:: RECORDS SHOWN

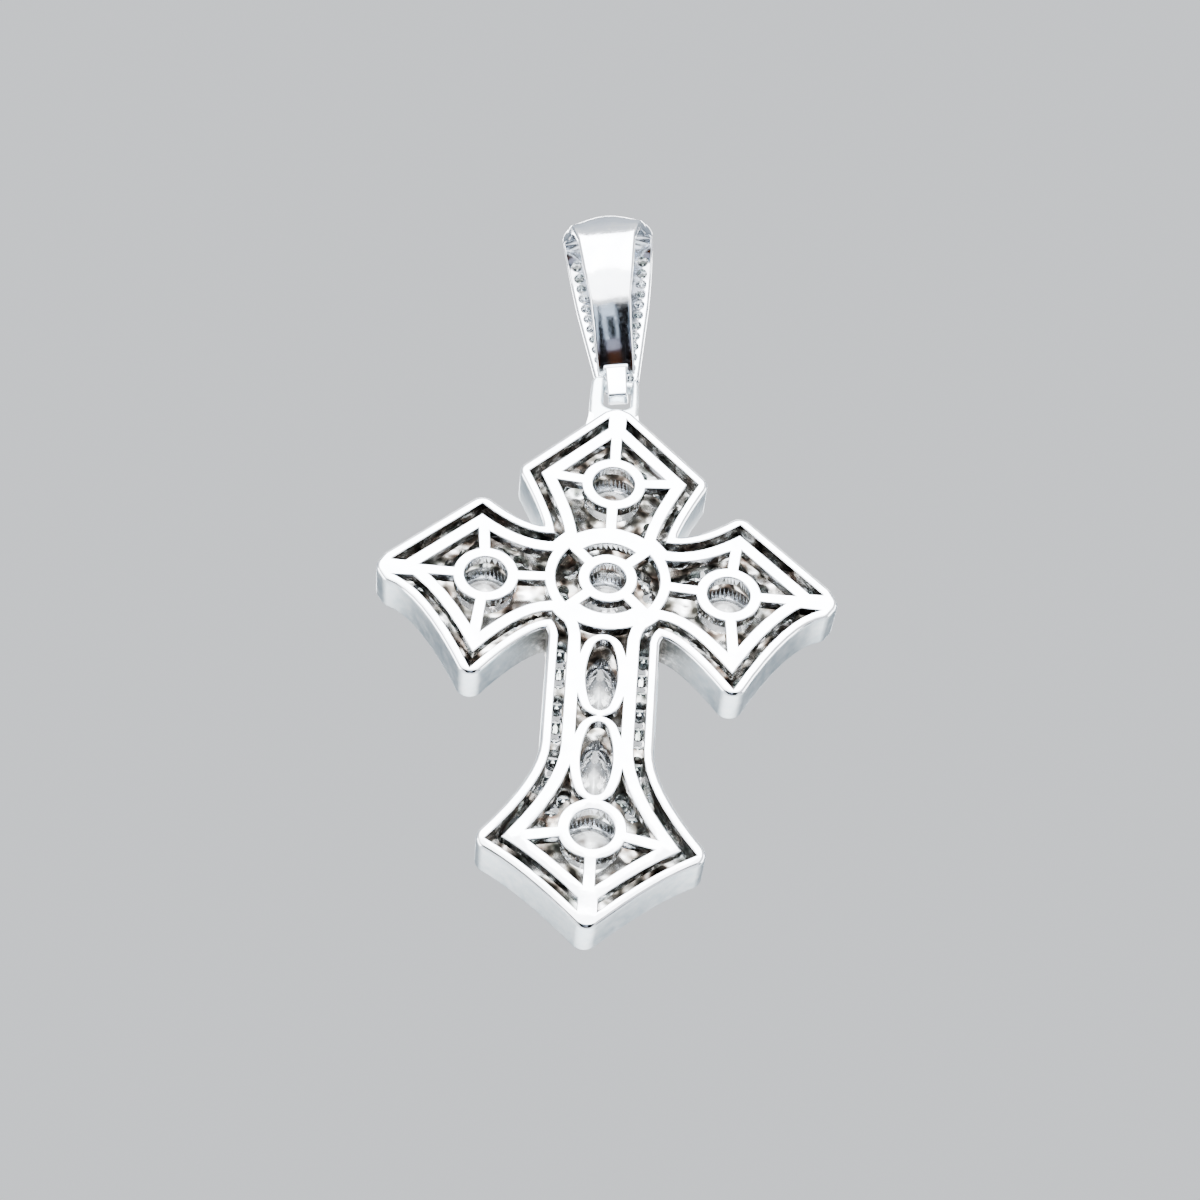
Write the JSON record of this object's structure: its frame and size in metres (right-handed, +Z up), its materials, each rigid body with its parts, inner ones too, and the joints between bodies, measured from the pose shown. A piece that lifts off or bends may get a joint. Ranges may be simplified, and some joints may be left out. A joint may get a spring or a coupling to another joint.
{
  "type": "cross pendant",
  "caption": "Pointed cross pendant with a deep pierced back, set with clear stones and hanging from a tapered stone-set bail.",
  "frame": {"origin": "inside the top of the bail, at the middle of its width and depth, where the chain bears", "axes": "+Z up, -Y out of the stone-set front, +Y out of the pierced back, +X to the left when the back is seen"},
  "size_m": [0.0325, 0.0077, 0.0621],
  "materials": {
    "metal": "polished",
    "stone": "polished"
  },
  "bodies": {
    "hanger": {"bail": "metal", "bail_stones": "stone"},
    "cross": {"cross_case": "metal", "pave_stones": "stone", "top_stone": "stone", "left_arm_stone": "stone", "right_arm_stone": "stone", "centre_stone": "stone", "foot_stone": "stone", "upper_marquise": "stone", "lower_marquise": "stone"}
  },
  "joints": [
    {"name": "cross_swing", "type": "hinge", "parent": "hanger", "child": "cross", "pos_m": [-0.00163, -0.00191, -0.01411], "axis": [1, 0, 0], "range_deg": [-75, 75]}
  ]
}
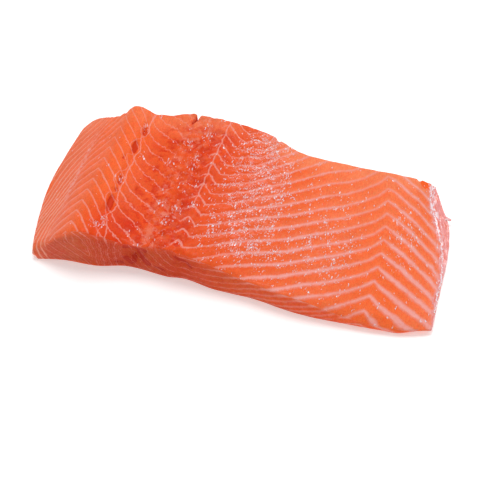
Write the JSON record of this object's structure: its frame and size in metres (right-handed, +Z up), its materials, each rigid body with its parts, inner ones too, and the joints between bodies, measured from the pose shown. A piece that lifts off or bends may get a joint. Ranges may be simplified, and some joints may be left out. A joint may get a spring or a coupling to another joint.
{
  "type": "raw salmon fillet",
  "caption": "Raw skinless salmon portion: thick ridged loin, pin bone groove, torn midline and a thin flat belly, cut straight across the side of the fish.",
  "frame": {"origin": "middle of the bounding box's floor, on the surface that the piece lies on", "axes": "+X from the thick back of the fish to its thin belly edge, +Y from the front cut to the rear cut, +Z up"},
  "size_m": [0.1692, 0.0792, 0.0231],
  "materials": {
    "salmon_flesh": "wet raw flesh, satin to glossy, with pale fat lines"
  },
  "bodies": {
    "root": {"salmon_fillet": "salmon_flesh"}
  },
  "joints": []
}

::::

* **THE REQUEST**: Each record must be repeated exactly as it is.

* **EXPECTED ANSWER**:
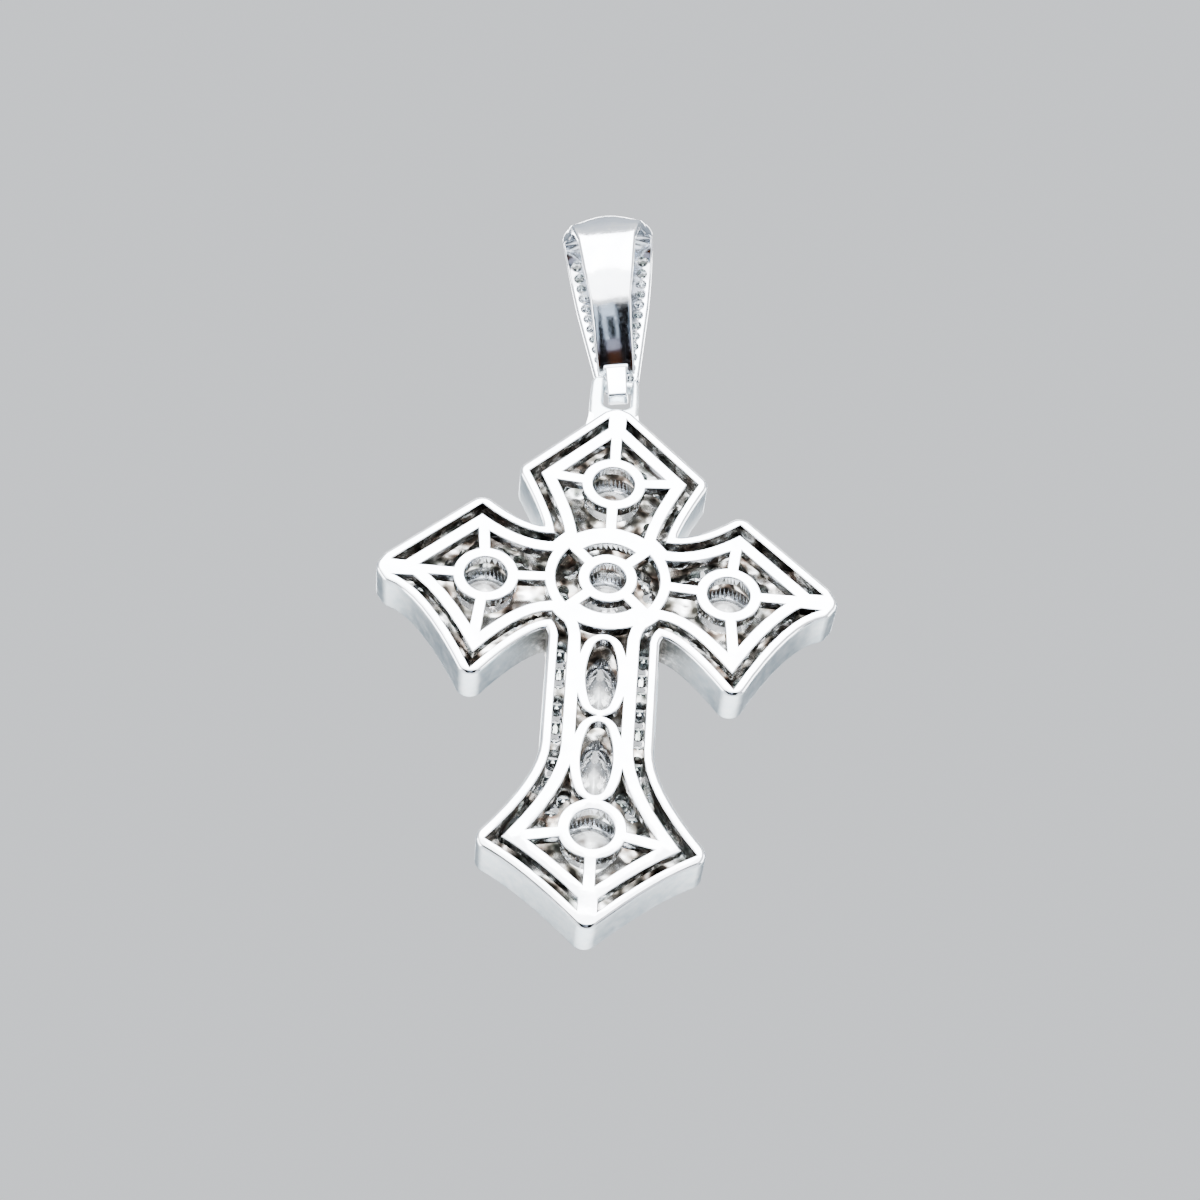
Write the JSON record of this object's structure: its frame and size in metres (right-handed, +Z up), its materials, each rigid body with its parts, inner ones too, and the joints between bodies, measured from the pose shown. A piece that lifts off or bends may get a joint. Ranges may be simplified, and some joints may be left out. A joint may get a spring or a coupling to another joint.
{
  "type": "cross pendant",
  "caption": "Pointed cross pendant with a deep pierced back, set with clear stones and hanging from a tapered stone-set bail.",
  "frame": {"origin": "inside the top of the bail, at the middle of its width and depth, where the chain bears", "axes": "+Z up, -Y out of the stone-set front, +Y out of the pierced back, +X to the left when the back is seen"},
  "size_m": [0.0325, 0.0077, 0.0621],
  "materials": {
    "metal": "polished",
    "stone": "polished"
  },
  "bodies": {
    "hanger": {"bail": "metal", "bail_stones": "stone"},
    "cross": {"cross_case": "metal", "pave_stones": "stone", "top_stone": "stone", "left_arm_stone": "stone", "right_arm_stone": "stone", "centre_stone": "stone", "foot_stone": "stone", "upper_marquise": "stone", "lower_marquise": "stone"}
  },
  "joints": [
    {"name": "cross_swing", "type": "hinge", "parent": "hanger", "child": "cross", "pos_m": [-0.00163, -0.00191, -0.01411], "axis": [1, 0, 0], "range_deg": [-75, 75]}
  ]
}
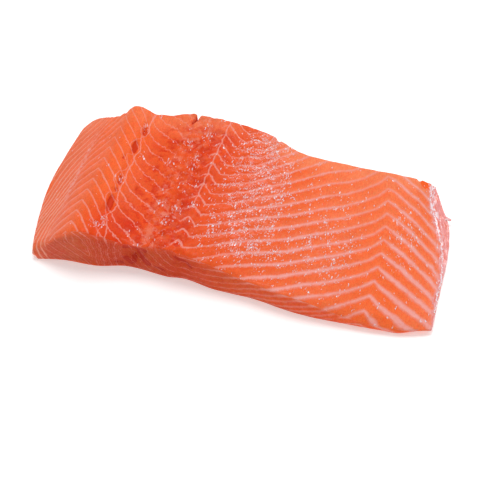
Write the JSON record of this object's structure: its frame and size in metres (right-handed, +Z up), its materials, each rigid body with its parts, inner ones too, and the joints between bodies, measured from the pose shown. A piece that lifts off or bends may get a joint. Ranges may be simplified, and some joints may be left out. A joint may get a spring or a coupling to another joint.
{
  "type": "raw salmon fillet",
  "caption": "Raw skinless salmon portion: thick ridged loin, pin bone groove, torn midline and a thin flat belly, cut straight across the side of the fish.",
  "frame": {"origin": "middle of the bounding box's floor, on the surface that the piece lies on", "axes": "+X from the thick back of the fish to its thin belly edge, +Y from the front cut to the rear cut, +Z up"},
  "size_m": [0.1692, 0.0792, 0.0231],
  "materials": {
    "salmon_flesh": "wet raw flesh, satin to glossy, with pale fat lines"
  },
  "bodies": {
    "root": {"salmon_fillet": "salmon_flesh"}
  },
  "joints": []
}